Increasing $z^{(3)}_{y^*}$ increases the probability of the correct answer, so it reduces the loss.

## Backprop to $W^{(3)}$


**To update the weights $W^{(3)}$ we must calculate $\grad_{W^{(3)}} CE_\text{vector}(h^{(3)}, y)$. What is the shape of this "2 dimensional gradient"?**

$(256, 10)$.

**What does each entry $\left(\grad_{W^{(3)}} CE_\text{vector}(h^{(3)}, y)\right)_{i, j}$ mean?**

It means how much the loss will change if we changed $W_{i, j}$ a little.

**Reminder: which value in the second hidden layer does $W_{i, j}$ connect to which pre-activation in the third layer?**

$h^{(2)}_i$ to $z^{(3)}_j$.

**If for $j$ we have $\fpartial{}{z^{(3)}_j} CE_\text{vector}(h^{(3)}, y)$ is zero, what is $\grad_{W^{(3)}} CE_\text{vector}(h^{(3)}, y)$ for all $(i, j)$ for all $i$? Why?**

It must be zero. Because changing any $W_{i, j}$ may change $z^{(3)}_j$, but we know that has no impact on the loss.

**If for $i$ we have $h^{(2)}_i$ is zero, what is $\grad_{W^{(3)}} CE_\text{vector}(h^{(3)}, y)$ for all $(i, j)$ for all $j$? Why?**

It must be zero. Changing any $W_{i, j}$ won't change $z^{(3)}_j$, because $z^{(3)}_j$ is a weighted sum of the $h^{(2)}_i$, but if a $h^{(2)}_i$ is zero, changing the associated weight doesn't change $z^{(3)}_j$.

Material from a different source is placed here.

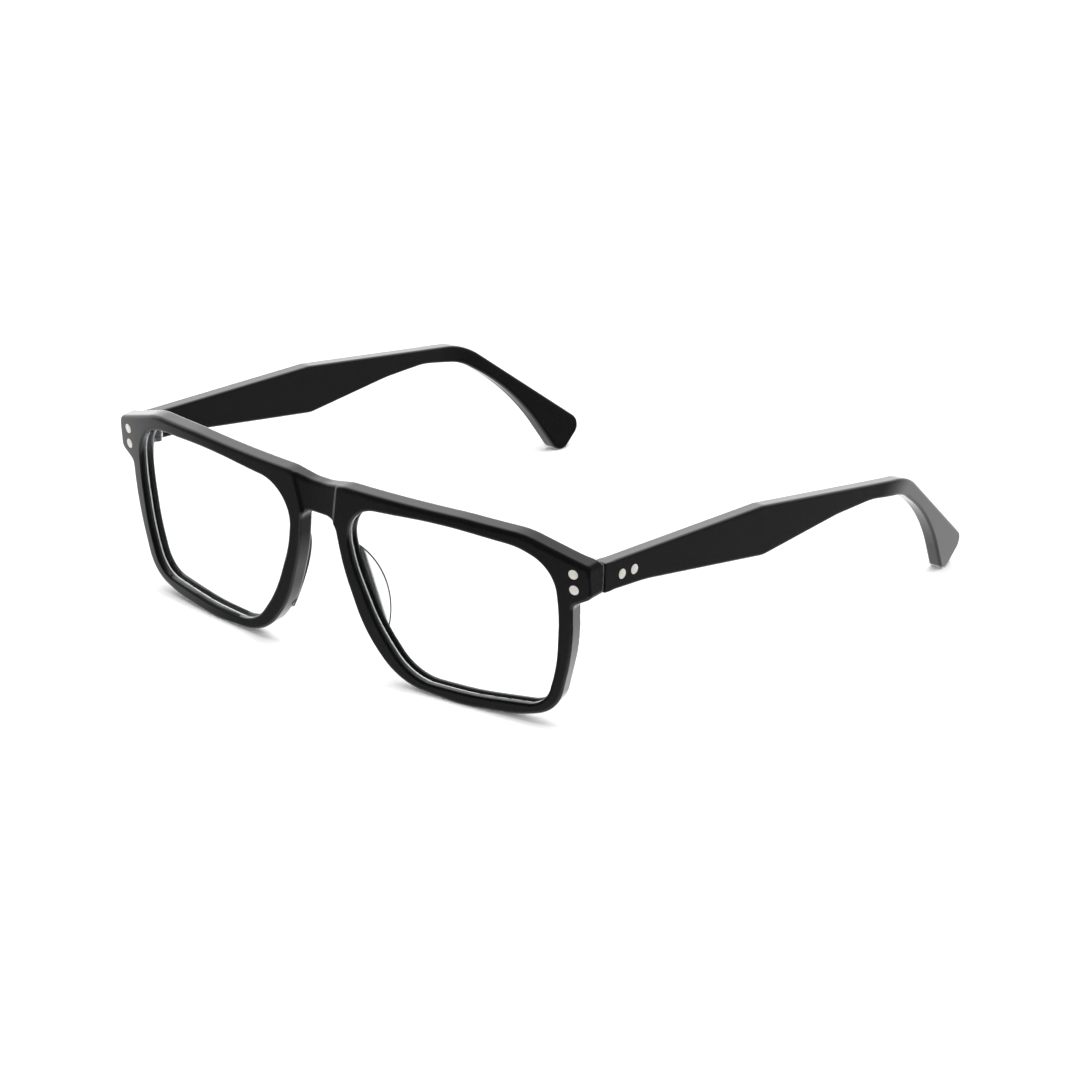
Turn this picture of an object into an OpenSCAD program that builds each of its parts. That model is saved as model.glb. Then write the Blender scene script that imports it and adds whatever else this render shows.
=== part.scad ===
// Full-rim eyeglasses frame with folding temples, standing on its rims and temple tips.
// Millimetres. X to the wearer's left, Y from the front towards the ears, Z up.

/* [Front] */
// overall width of the front over both endpieces
front_w = 142; // [137:1:147]
// front-to-back thickness of the rims
rim_depth = 4.2; // [3.8:0.1:5]
// radius the front is wrapped to, seen from above
wrap_r = 275; // [250:1:300]
// angle the front leans forward at the top when standing
lean = 7; // [6:0.5:8]
// depth of the step that sets the bridge back from the rims
bridge_step = 0.7; // [0.5:0.1:1]

/* [Lenses] */
// thickness of the clear lenses
lens_t = 1.6; // [1.2:0.1:2]
// distance from the rim face to the lens face
lens_set = 1.3; // [1:0.1:1.5]
// how far the lens edge reaches into the rim groove
groove = 0.6; // [0.4:0.1:0.8]

/* [Nose pads] */
// length of each pad along the rim
pad_len = 23; // [20:0.5:24]
// how far each pad stands behind the rim
pad_out = 4.4; // [3.5:0.1:5]
// pad thickness
pad_t = 2.2; // [1.8:0.1:2.6]

/* [Temples] */
// thickness of the temples
temple_t = 3.6; // [3.3:0.1:4]
// angle the ear end turns inwards
tip_turn = 11.4; // [9:0.2:14]
// gap between endpiece and temple end when open
joint_gap = 0.25; // [0.2:0.05:0.4]

/* [Hinges] */
// radius of the hinge knuckles
knuckle_r = 1.4; // [1.2:0.05:1.5]
// radius of the hinge screw shank
screw_r = 0.6; // [0.5:0.05:0.7]
// radius of the visible rivet discs
rivet_r = 1.15; // [1:0.05:1.3]

/* [Hidden] */
$fn = 64;
k = front_w / 142;
half_w = front_w / 2;
// angle covered by one straight stretch of a rounded corner
arc_step = 7;
// how far a cutting shape runs past the face it cuts
over = 1;
// height of the front's own origin, which puts the rims on the ground
front_drop = 1.042;
// half of the overall depth, which centres the object on Y
y_mid = 74.1;

// plane behind the endpieces and the hinge axis
joint_y = 9.5;
temple_y = joint_y + joint_gap;
temple_in = half_w - temple_t;
axis_off = knuckle_r + 0.3;
axis_x = temple_in - axis_off;
axis_y = joint_y + axis_off;
end_in = 64.6 * k;
end_low = 30.6;
end_high = 39.9;

// angles round the wrap at which the lens openings and the outer rim sides are cut square
eye_turn = asin(36 * k / wrap_r);
side_turn = asin(66 * k / wrap_r);
side_top = 30.4;
// bridge step: half width at its middle height, how much the sides close in downwards,
// and how far they spread per depth
bridge_half = 5.6 * k;
bridge_v = 42;
bridge_slant = 11.7;
bridge_wall = 0.7;

// hinge leaves: five knuckles, three on the front and two on the temple
knuckles = 5;
knuckle_h = 0.9;
knuckle_gap = 0.12;
knuckle_pitch = knuckle_h + knuckle_gap;
hinge_h = knuckles * knuckle_h + (knuckles - 1) * knuckle_gap;
hinge_z = 34;
run_fit = 0.05;
plate_t = 0.9;
front_plate_w = 5;
temple_plate_len = 12.4;
temple_plate_h = 4.4;
screw_head_r = 1.15;
screw_head_h = 0.55;
slot_w = 0.3;
slot_depth = 0.25;

rivet_head_h = 0.7;
rivet_pin_r = 0.6;
rivet_proud = 0.05;
front_rivet_x = 67.3 * k;
front_rivet_v = [38.5, 34.8];
temple_rivet_y = [15.6, 19.7];
temple_rivet_z = 36.2;

// outer edge of the front, wearer's left half: x, height on the front, corner radius
edge = [
  [0, 45.5, 0], [2.2, 45.5, 14], [8.4, 46.6, 14], [40, 46.6, 90], [55.4, 45.8, 20],
  [71, 40.4, 1.4], [70.9, 33, 1.6], [66.6, 30.8, 1.6], [66.1, 19.8, 60], [61.7, 4.3, 9],
  [52.1, 1.6, 30], [37.6, 0.6, 40], [20.6, 2.2, 17], [11.6, 12.6, 30], [6.6, 26.8, 50],
  [4.9, 37.85, 3.4], [0, 37.85, 0]
];
// lens opening, wearer's left
eye = [
  [7.3, 42.2, 9], [35, 44.1, 120], [54, 42.6, 15], [62.6, 39.1, 9.5], [63.3, 28, 50],
  [62.1, 15.9, 40], [58.8, 5.2, 7], [40, 3.7, 90], [23.7, 3.8, 13], [15.3, 14.6, 40], [10, 27.3, 30]
];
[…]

**Given the above, what two "forces" does $\left(\grad_{W^{(3)}} CE_\text{vector}(h^{(3)}, y)\right)_{i, j}$ need to combine?**

First, the amount that changing $W^{(3)}_{i, j}$ changes $z^{(3)}_j$.

Second, the amount that changing $z^{(3)}_j$ changes the loss.

**How do the two forces combine for $\left(\grad_{W^{(3)}} CE_\text{vector}(h^{(3)}, y)\right)_{i, j}$? Remember that $CE$ is a function of $z^{(3)}_j$ and $z^{(3)}_j$ is a function of $W^{(3)}_{i, j}$. Something something chain rule? First calculate $\fpartial{}{W^{(3)}_{i, j}} z^{(3)}_j$.**

\\[
\begin{align}
    \fpartial{}{W^{(3)}_{i, j}} z^{(3)}_j
&=
    \fpartial{}{W^{(3)}_{i, j}} \sum_{i=0}^{256} h^{(2)}_i W_{i, j}
\\
&=
    h^{(2)}_i
\end{align}
\\]


1. Does it matter what $j$ is?
2. Let's just calcualte the vector for $W^{(3)}_{:, j}$ for any $j$.
3. What is the dimension of that vector.
4. Something something outer product.